**INSTRUCTION**
Reproduce the entire listing word for word.
begin SOURCE RECORDS
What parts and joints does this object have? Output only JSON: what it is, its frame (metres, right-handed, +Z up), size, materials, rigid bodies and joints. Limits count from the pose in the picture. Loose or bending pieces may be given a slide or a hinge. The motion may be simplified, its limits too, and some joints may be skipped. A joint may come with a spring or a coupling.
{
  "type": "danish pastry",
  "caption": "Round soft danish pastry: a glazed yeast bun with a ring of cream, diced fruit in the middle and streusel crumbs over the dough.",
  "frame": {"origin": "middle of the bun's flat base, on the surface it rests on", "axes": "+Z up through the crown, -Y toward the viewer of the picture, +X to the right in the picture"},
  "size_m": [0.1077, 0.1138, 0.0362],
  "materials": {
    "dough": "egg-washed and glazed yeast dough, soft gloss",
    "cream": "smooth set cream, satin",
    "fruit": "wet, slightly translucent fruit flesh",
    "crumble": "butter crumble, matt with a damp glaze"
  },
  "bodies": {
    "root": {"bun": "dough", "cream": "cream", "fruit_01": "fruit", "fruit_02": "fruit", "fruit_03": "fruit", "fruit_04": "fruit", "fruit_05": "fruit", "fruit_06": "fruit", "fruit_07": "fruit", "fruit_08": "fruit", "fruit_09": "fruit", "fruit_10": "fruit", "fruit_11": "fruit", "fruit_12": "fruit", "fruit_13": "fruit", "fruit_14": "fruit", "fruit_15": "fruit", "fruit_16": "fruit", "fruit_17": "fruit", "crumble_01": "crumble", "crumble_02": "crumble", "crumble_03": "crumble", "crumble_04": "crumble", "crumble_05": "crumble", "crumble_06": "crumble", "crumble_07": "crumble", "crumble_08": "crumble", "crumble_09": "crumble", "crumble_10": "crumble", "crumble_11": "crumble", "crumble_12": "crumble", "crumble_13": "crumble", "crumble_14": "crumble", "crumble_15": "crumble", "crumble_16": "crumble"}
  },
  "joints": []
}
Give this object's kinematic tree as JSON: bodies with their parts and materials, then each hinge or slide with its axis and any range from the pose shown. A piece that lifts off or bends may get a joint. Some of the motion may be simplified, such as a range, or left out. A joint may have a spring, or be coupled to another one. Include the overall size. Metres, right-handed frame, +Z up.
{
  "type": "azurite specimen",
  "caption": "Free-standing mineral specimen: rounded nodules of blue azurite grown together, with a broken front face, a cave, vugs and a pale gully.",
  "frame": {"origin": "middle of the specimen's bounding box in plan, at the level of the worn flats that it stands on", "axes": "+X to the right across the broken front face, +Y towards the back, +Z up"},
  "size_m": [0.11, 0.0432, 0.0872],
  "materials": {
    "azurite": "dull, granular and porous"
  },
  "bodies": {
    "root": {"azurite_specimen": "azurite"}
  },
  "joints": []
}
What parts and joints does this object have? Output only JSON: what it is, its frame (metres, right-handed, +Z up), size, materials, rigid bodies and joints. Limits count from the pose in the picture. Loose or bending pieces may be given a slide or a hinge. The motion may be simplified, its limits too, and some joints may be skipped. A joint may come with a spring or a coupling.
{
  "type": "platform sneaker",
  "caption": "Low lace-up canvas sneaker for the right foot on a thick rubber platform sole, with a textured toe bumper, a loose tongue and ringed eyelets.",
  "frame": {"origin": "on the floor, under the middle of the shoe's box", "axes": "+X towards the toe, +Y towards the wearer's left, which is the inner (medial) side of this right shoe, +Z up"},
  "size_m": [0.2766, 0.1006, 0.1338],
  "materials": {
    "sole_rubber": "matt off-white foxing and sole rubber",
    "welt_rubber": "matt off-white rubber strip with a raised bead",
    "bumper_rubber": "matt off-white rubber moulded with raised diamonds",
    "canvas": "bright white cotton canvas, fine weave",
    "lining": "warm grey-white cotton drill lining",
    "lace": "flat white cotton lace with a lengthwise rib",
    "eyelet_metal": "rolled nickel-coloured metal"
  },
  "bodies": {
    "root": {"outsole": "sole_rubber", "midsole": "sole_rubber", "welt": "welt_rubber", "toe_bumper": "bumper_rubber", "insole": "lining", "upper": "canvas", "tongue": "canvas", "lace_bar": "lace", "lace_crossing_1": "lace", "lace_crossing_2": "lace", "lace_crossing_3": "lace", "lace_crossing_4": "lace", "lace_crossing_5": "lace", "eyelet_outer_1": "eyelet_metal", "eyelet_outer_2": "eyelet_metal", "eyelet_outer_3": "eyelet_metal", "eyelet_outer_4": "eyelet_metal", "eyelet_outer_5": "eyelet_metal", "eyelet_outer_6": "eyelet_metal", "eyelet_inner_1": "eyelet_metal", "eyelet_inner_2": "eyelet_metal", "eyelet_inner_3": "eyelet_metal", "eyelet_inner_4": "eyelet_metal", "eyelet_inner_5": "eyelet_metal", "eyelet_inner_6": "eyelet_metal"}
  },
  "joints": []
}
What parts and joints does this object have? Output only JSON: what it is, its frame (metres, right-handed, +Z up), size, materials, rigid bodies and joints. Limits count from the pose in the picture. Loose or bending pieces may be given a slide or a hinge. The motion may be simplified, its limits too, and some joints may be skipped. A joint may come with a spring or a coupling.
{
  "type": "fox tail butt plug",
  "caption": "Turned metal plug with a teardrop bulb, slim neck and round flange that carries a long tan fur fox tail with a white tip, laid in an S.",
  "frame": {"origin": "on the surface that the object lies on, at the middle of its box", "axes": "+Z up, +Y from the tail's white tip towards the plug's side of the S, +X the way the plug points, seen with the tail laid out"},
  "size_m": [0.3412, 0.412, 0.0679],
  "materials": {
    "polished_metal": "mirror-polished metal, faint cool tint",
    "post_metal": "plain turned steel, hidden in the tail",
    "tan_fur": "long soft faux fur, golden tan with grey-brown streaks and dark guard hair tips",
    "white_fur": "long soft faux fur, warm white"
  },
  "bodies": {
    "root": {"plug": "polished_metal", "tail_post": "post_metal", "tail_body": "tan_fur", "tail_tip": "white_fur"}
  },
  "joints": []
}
end SOURCE RECORDS
**EXERCISE RESULT**
What parts and joints does this object have? Output only JSON: what it is, its frame (metres, right-handed, +Z up), size, materials, rigid bodies and joints. Limits count from the pose in the picture. Loose or bending pieces may be given a slide or a hinge. The motion may be simplified, its limits too, and some joints may be skipped. A joint may come with a spring or a coupling.
{
  "type": "danish pastry",
  "caption": "Round soft danish pastry: a glazed yeast bun with a ring of cream, diced fruit in the middle and streusel crumbs over the dough.",
  "frame": {"origin": "middle of the bun's flat base, on the surface it rests on", "axes": "+Z up through the crown, -Y toward the viewer of the picture, +X to the right in the picture"},
  "size_m": [0.1077, 0.1138, 0.0362],
  "materials": {
    "dough": "egg-washed and glazed yeast dough, soft gloss",
    "cream": "smooth set cream, satin",
    "fruit": "wet, slightly translucent fruit flesh",
    "crumble": "butter crumble, matt with a damp glaze"
  },
  "bodies": {
    "root": {"bun": "dough", "cream": "cream", "fruit_01": "fruit", "fruit_02": "fruit", "fruit_03": "fruit", "fruit_04": "fruit", "fruit_05": "fruit", "fruit_06": "fruit", "fruit_07": "fruit", "fruit_08": "fruit", "fruit_09": "fruit", "fruit_10": "fruit", "fruit_11": "fruit", "fruit_12": "fruit", "fruit_13": "fruit", "fruit_14": "fruit", "fruit_15": "fruit", "fruit_16": "fruit", "fruit_17": "fruit", "crumble_01": "crumble", "crumble_02": "crumble", "crumble_03": "crumble", "crumble_04": "crumble", "crumble_05": "crumble", "crumble_06": "crumble", "crumble_07": "crumble", "crumble_08": "crumble", "crumble_09": "crumble", "crumble_10": "crumble", "crumble_11": "crumble", "crumble_12": "crumble", "crumble_13": "crumble", "crumble_14": "crumble", "crumble_15": "crumble", "crumble_16": "crumble"}
  },
  "joints": []
}
Give this object's kinematic tree as JSON: bodies with their parts and materials, then each hinge or slide with its axis and any range from the pose shown. A piece that lifts off or bends may get a joint. Some of the motion may be simplified, such as a range, or left out. A joint may have a spring, or be coupled to another one. Include the overall size. Metres, right-handed frame, +Z up.
{
  "type": "azurite specimen",
  "caption": "Free-standing mineral specimen: rounded nodules of blue azurite grown together, with a broken front face, a cave, vugs and a pale gully.",
  "frame": {"origin": "middle of the specimen's bounding box in plan, at the level of the worn flats that it stands on", "axes": "+X to the right across the broken front face, +Y towards the back, +Z up"},
  "size_m": [0.11, 0.0432, 0.0872],
  "materials": {
    "azurite": "dull, granular and porous"
  },
  "bodies": {
    "root": {"azurite_specimen": "azurite"}
  },
  "joints": []
}
What parts and joints does this object have? Output only JSON: what it is, its frame (metres, right-handed, +Z up), size, materials, rigid bodies and joints. Limits count from the pose in the picture. Loose or bending pieces may be given a slide or a hinge. The motion may be simplified, its limits too, and some joints may be skipped. A joint may come with a spring or a coupling.
{
  "type": "platform sneaker",
  "caption": "Low lace-up canvas sneaker for the right foot on a thick rubber platform sole, with a textured toe bumper, a loose tongue and ringed eyelets.",
  "frame": {"origin": "on the floor, under the middle of the shoe's box", "axes": "+X towards the toe, +Y towards the wearer's left, which is the inner (medial) side of this right shoe, +Z up"},
  "size_m": [0.2766, 0.1006, 0.1338],
  "materials": {
    "sole_rubber": "matt off-white foxing and sole rubber",
    "welt_rubber": "matt off-white rubber strip with a raised bead",
    "bumper_rubber": "matt off-white rubber moulded with raised diamonds",
    "canvas": "bright white cotton canvas, fine weave",
    "lining": "warm grey-white cotton drill lining",
    "lace": "flat white cotton lace with a lengthwise rib",
    "eyelet_metal": "rolled nickel-coloured metal"
  },
  "bodies": {
    "root": {"outsole": "sole_rubber", "midsole": "sole_rubber", "welt": "welt_rubber", "toe_bumper": "bumper_rubber", "insole": "lining", "upper": "canvas", "tongue": "canvas", "lace_bar": "lace", "lace_crossing_1": "lace", "lace_crossing_2": "lace", "lace_crossing_3": "lace", "lace_crossing_4": "lace", "lace_crossing_5": "lace", "eyelet_outer_1": "eyelet_metal", "eyelet_outer_2": "eyelet_metal", "eyelet_outer_3": "eyelet_metal", "eyelet_outer_4": "eyelet_metal", "eyelet_outer_5": "eyelet_metal", "eyelet_outer_6": "eyelet_metal", "eyelet_inner_1": "eyelet_metal", "eyelet_inner_2": "eyelet_metal", "eyelet_inner_3": "eyelet_metal", "eyelet_inner_4": "eyelet_metal", "eyelet_inner_5": "eyelet_metal", "eyelet_inner_6": "eyelet_metal"}
  },
  "joints": []
}
What parts and joints does this object have? Output only JSON: what it is, its frame (metres, right-handed, +Z up), size, materials, rigid bodies and joints. Limits count from the pose in the picture. Loose or bending pieces may be given a slide or a hinge. The motion may be simplified, its limits too, and some joints may be skipped. A joint may come with a spring or a coupling.
{
  "type": "fox tail butt plug",
  "caption": "Turned metal plug with a teardrop bulb, slim neck and round flange that carries a long tan fur fox tail with a white tip, laid in an S.",
  "frame": {"origin": "on the surface that the object lies on, at the middle of its box", "axes": "+Z up, +Y from the tail's white tip towards the plug's side of the S, +X the way the plug points, seen with the tail laid out"},
  "size_m": [0.3412, 0.412, 0.0679],
  "materials": {
    "polished_metal": "mirror-polished metal, faint cool tint",
    "post_metal": "plain turned steel, hidden in the tail",
    "tan_fur": "long soft faux fur, golden tan with grey-brown streaks and dark guard hair tips",
    "white_fur": "long soft faux fur, warm white"
  },
  "bodies": {
    "root": {"plug": "polished_metal", "tail_post": "post_metal", "tail_body": "tan_fur", "tail_tip": "white_fur"}
  },
  "joints": []
}